• _Problem requirements_
Give the material again in full, matching it exactly.

• _Source material_
* start *

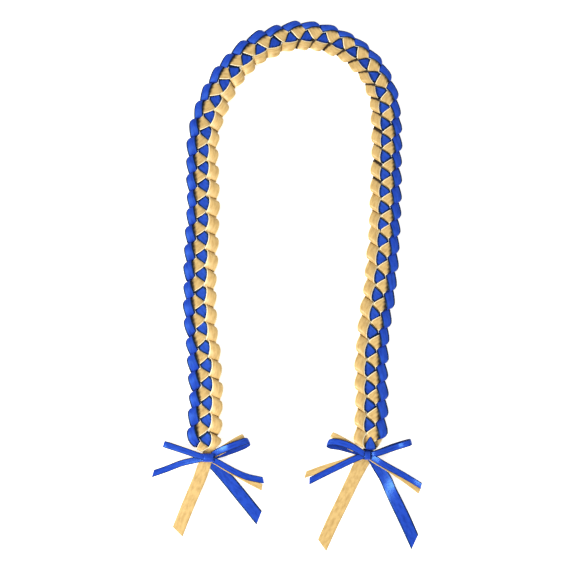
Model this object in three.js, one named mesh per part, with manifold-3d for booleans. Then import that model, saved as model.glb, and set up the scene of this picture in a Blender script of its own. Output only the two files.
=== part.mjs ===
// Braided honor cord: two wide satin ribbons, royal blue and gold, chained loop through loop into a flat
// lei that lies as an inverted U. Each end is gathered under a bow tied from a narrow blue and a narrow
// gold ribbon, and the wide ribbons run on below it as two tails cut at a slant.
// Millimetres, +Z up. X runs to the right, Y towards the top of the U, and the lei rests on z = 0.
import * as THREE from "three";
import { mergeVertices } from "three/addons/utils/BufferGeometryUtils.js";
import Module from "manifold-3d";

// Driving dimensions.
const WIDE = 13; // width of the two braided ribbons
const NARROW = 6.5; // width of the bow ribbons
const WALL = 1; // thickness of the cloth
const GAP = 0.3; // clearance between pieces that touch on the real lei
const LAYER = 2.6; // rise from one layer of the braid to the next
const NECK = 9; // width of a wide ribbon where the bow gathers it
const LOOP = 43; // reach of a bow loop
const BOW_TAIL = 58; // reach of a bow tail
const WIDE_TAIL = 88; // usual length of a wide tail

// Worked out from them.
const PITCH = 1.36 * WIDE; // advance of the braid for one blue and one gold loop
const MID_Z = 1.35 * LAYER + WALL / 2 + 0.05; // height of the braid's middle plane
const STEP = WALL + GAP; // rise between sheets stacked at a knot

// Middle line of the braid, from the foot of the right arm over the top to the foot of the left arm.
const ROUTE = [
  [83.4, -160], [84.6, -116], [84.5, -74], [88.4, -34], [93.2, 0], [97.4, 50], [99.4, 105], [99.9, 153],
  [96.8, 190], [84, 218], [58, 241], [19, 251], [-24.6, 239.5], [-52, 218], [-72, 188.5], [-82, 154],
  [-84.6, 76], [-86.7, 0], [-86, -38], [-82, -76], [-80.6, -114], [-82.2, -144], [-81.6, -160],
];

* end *

• _Reply_
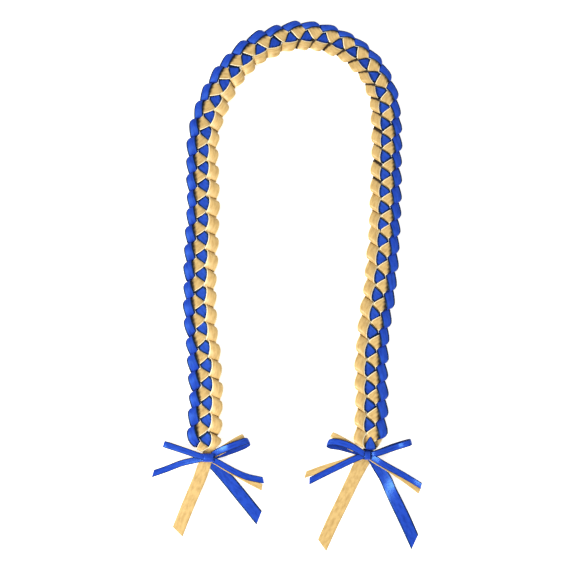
Model this object in three.js, one named mesh per part, with manifold-3d for booleans. Then import that model, saved as model.glb, and set up the scene of this picture in a Blender script of its own. Output only the two files.
=== part.mjs ===
// Braided honor cord: two wide satin ribbons, royal blue and gold, chained loop through loop into a flat
// lei that lies as an inverted U. Each end is gathered under a bow tied from a narrow blue and a narrow
// gold ribbon, and the wide ribbons run on below it as two tails cut at a slant.
// Millimetres, +Z up. X runs to the right, Y towards the top of the U, and the lei rests on z = 0.
import * as THREE from "three";
import { mergeVertices } from "three/addons/utils/BufferGeometryUtils.js";
import Module from "manifold-3d";

// Driving dimensions.
const WIDE = 13; // width of the two braided ribbons
const NARROW = 6.5; // width of the bow ribbons
const WALL = 1; // thickness of the cloth
const GAP = 0.3; // clearance between pieces that touch on the real lei
const LAYER = 2.6; // rise from one layer of the braid to the next
const NECK = 9; // width of a wide ribbon where the bow gathers it
const LOOP = 43; // reach of a bow loop
const BOW_TAIL = 58; // reach of a bow tail
const WIDE_TAIL = 88; // usual length of a wide tail

// Worked out from them.
const PITCH = 1.36 * WIDE; // advance of the braid for one blue and one gold loop
const MID_Z = 1.35 * LAYER + WALL / 2 + 0.05; // height of the braid's middle plane
const STEP = WALL + GAP; // rise between sheets stacked at a knot

// Middle line of the braid, from the foot of the right arm over the top to the foot of the left arm.
const ROUTE = [
  [83.4, -160], [84.6, -116], [84.5, -74], [88.4, -34], [93.2, 0], [97.4, 50], [99.4, 105], [99.9, 153],
  [96.8, 190], [84, 218], [58, 241], [19, 251], [-24.6, 239.5], [-52, 218], [-72, 188.5], [-82, 154],
  [-84.6, 76], [-86.7, 0], [-86, -38], [-82, -76], [-80.6, -114], [-82.2, -144], [-81.6, -160],
];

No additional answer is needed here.